Serena Cosgrove is a Sociologist committed to the inclusion, participation, and leadership of people on the margins of society. She is a Latin Americanist with a focus on Central America.
Serena lived in Nicaragua, El Salvador, and Guatemala in the 1980s carrying out human rights monitoring and peace education. In the 1990s, Serena received her master’s degree in Social Anthropology and PhD in Sociology from Northeastern University, where she studied the impact of microcredit for marketwomen in the public markets of El Salvador.
In the early 2000s, Serena ran the Knowledge Management program at the AVINA Foundation supporting civil society and private sector leaders committed to the sustainable development of Latin America.
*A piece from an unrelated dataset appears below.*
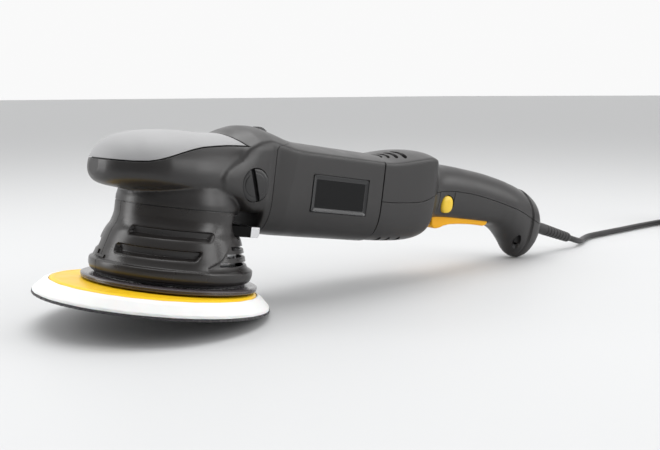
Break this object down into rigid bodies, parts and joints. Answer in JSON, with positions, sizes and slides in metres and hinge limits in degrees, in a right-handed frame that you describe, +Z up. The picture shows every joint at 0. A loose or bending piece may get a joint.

Presently, Serena teaches International Studies at Seattle University; she also coordinates SU’s Central America Initiative and is the director of the Latin American & Latinx Studies program there.
Serena’s 2022 books, written and edited with other Central Americanist scholars, include Imagining Central America: Short Histories and Higher Education, State Repression, and Neoliberal Reform in Nicaragua: Reflections from a University under Fire. In 2021, Serena’s co-authored ethnography, Surviving the Americas: Garifuna Persistence from Nicaragua to New York City, was published. Serena is also the author of Leadership from the Margins: Women and Civil Society Organizations in Argentina, Chile, and El Salvador (2010) and the co-author of Understanding Global Poverty: Causes, Solutions, and Capabilities (2017 and 2021).